**Stored records:**
==*==

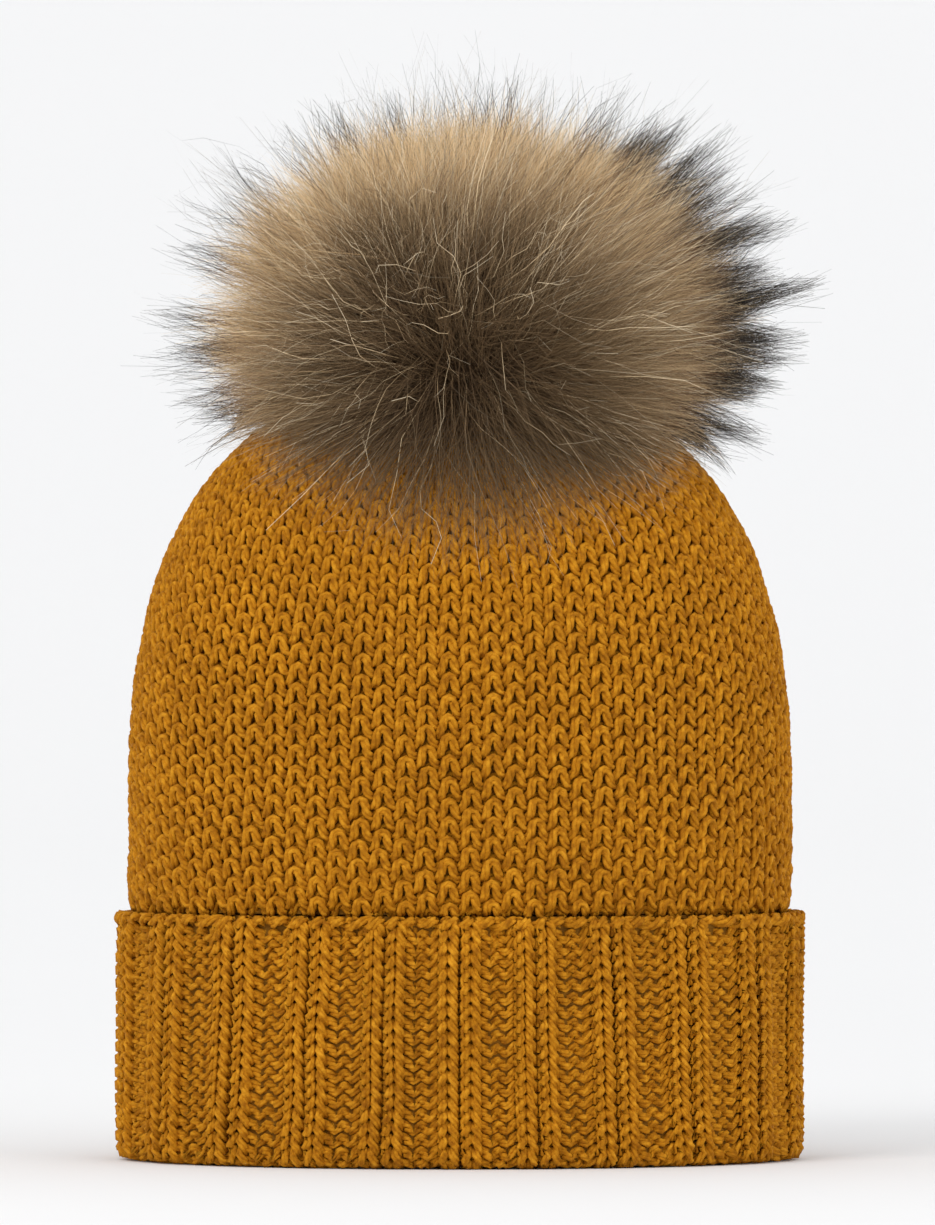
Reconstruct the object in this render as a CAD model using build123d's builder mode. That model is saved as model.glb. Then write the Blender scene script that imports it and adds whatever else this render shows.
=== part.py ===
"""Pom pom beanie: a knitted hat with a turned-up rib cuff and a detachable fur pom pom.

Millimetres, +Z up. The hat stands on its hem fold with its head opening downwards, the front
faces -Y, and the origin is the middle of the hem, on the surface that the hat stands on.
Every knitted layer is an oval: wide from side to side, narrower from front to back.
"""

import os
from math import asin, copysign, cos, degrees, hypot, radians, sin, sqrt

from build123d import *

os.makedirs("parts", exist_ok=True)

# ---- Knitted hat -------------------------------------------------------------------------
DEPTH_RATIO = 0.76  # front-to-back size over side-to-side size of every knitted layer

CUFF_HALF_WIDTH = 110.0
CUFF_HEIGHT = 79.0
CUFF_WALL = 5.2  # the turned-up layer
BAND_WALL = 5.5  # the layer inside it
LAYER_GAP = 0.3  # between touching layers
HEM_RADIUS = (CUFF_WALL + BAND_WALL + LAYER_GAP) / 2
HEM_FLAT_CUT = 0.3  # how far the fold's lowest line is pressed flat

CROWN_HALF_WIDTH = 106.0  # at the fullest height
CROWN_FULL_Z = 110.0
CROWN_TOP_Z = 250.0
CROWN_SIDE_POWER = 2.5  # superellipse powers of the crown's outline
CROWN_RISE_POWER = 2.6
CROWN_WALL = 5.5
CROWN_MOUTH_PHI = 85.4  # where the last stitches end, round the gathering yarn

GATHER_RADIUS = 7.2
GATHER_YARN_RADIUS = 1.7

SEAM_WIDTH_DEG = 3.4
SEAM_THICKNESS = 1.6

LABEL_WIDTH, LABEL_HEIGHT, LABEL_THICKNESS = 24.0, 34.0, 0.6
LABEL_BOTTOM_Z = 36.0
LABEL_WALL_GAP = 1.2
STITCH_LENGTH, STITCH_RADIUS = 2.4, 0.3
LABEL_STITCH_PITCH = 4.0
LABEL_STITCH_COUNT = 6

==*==

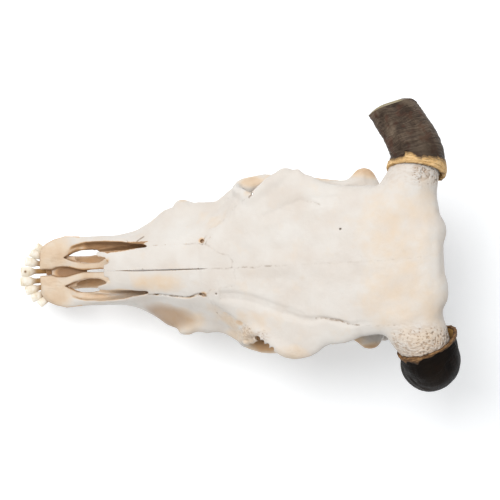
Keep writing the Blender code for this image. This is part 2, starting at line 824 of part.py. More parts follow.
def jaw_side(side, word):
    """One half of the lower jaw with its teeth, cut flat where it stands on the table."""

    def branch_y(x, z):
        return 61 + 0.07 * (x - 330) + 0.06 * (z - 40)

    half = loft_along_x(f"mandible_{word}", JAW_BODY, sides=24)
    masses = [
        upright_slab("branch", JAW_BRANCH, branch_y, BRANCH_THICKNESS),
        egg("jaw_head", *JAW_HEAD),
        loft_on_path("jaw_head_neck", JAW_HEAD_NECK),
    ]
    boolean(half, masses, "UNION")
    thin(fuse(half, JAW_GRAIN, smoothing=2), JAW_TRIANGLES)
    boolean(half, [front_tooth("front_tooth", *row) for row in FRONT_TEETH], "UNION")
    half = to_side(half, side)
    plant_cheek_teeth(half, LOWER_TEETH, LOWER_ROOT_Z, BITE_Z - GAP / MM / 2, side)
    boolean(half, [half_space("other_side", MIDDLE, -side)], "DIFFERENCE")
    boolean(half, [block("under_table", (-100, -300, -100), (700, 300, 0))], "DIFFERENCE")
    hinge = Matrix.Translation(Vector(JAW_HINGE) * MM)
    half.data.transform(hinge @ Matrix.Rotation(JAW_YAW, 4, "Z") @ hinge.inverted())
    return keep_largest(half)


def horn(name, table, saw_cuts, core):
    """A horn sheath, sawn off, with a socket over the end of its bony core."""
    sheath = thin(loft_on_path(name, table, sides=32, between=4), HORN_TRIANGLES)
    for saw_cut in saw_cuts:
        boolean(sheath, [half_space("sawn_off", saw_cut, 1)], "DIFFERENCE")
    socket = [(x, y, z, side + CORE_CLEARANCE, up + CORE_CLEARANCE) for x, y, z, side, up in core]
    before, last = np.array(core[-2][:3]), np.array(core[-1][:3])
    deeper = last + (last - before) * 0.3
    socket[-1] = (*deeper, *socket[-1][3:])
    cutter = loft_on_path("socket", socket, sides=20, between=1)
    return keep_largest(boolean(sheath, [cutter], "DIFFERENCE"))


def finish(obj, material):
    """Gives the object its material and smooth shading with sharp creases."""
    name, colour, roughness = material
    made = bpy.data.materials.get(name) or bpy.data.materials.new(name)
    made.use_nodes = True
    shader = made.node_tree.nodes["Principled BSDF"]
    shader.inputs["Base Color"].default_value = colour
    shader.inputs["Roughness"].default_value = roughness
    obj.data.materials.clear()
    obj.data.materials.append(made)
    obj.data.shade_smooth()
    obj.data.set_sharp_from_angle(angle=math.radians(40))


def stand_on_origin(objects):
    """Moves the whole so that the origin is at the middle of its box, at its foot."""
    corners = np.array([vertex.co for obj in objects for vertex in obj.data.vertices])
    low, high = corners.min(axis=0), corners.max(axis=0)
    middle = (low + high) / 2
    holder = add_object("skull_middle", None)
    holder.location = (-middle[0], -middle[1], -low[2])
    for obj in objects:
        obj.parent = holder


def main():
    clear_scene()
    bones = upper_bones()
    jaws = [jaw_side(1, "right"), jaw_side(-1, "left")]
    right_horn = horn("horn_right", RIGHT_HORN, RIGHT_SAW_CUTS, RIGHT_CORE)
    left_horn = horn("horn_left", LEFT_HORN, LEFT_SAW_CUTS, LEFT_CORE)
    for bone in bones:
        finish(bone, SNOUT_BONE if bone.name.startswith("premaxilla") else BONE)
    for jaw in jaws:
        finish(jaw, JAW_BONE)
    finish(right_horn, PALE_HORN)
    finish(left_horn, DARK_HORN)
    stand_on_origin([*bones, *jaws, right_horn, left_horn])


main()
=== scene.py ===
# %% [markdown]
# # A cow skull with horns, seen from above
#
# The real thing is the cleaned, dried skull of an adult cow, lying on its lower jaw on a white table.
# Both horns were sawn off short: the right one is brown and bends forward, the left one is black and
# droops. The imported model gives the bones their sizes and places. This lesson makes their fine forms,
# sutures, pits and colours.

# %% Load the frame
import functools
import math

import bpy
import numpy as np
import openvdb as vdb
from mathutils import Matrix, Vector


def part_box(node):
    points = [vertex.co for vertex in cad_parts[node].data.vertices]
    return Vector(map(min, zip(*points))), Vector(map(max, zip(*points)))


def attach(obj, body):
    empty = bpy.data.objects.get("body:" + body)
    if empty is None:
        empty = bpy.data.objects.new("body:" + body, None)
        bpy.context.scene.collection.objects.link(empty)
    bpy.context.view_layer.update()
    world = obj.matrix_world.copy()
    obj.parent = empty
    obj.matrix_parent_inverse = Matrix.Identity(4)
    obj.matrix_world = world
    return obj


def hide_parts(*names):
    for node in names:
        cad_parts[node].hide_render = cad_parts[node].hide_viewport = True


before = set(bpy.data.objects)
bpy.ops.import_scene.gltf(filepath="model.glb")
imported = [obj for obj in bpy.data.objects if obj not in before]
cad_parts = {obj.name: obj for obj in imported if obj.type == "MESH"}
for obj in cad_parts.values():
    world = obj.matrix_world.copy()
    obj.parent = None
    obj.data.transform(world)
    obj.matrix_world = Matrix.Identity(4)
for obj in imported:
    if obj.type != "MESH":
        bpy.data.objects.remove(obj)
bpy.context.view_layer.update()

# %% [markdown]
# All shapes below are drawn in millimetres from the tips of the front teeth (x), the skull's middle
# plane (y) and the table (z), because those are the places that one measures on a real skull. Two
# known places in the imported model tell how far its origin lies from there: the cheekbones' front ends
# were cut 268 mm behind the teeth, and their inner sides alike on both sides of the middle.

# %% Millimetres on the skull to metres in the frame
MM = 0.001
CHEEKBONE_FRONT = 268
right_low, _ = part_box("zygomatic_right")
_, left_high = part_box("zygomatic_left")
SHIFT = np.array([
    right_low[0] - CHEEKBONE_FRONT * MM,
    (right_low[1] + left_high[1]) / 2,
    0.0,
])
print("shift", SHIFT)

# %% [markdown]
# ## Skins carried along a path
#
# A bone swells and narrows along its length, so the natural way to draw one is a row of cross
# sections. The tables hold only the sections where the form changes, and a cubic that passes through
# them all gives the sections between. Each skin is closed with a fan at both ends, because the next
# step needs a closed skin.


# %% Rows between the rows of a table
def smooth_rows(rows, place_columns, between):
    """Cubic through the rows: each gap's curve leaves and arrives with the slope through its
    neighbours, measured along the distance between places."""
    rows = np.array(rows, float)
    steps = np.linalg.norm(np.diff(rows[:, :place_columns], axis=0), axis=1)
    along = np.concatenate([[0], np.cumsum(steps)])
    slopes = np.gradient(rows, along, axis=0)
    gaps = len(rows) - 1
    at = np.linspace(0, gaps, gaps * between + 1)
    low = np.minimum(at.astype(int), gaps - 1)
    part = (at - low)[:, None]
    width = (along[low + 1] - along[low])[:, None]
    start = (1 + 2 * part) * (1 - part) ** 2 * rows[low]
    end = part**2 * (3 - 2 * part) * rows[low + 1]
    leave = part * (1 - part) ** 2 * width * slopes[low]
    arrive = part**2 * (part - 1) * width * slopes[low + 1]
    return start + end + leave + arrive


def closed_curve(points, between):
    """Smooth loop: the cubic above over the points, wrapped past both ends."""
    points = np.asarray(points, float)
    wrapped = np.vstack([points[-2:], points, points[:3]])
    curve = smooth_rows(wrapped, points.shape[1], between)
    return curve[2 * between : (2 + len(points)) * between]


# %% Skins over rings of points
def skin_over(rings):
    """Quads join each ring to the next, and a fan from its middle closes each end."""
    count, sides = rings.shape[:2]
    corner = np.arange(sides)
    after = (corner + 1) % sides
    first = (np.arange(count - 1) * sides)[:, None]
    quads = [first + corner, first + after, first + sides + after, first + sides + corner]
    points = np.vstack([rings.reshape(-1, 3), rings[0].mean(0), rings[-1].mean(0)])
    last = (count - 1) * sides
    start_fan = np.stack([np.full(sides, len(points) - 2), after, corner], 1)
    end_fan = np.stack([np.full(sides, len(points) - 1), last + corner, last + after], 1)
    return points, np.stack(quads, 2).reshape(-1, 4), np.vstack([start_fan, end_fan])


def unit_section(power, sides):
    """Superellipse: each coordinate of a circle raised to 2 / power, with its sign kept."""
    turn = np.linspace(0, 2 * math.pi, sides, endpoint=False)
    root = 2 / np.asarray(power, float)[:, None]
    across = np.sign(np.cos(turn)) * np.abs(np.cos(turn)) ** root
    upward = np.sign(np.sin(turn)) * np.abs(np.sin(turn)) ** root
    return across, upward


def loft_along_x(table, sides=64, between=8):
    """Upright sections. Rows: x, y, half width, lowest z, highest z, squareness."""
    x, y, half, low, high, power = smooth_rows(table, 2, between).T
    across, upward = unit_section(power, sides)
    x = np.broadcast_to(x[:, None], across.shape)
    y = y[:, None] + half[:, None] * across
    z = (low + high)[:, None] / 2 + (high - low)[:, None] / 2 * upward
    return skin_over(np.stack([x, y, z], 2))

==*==

**What the task requires:** Your task is to retype the entries verbatim, starting with the line that holds "for bone in" and stopping after the line that holds "for node in".

**Full answer:**
    for bone in bones:
        finish(bone, SNOUT_BONE if bone.name.startswith("premaxilla") else BONE)
    for jaw in jaws:
        finish(jaw, JAW_BONE)
    finish(right_horn, PALE_HORN)
    finish(left_horn, DARK_HORN)
    stand_on_origin([*bones, *jaws, right_horn, left_horn])


main()
=== scene.py ===
# %% [markdown]
# # A cow skull with horns, seen from above
#
# The real thing is the cleaned, dried skull of an adult cow, lying on its lower jaw on a white table.
# Both horns were sawn off short: the right one is brown and bends forward, the left one is black and
# droops. The imported model gives the bones their sizes and places. This lesson makes their fine forms,
# sutures, pits and colours.

# %% Load the frame
import functools
import math

import bpy
import numpy as np
import openvdb as vdb
from mathutils import Matrix, Vector


def part_box(node):
    points = [vertex.co for vertex in cad_parts[node].data.vertices]
    return Vector(map(min, zip(*points))), Vector(map(max, zip(*points)))


def attach(obj, body):
    empty = bpy.data.objects.get("body:" + body)
    if empty is None:
        empty = bpy.data.objects.new("body:" + body, None)
        bpy.context.scene.collection.objects.link(empty)
    bpy.context.view_layer.update()
    world = obj.matrix_world.copy()
    obj.parent = empty
    obj.matrix_parent_inverse = Matrix.Identity(4)
    obj.matrix_world = world
    return obj


def hide_parts(*names):
    for node in names:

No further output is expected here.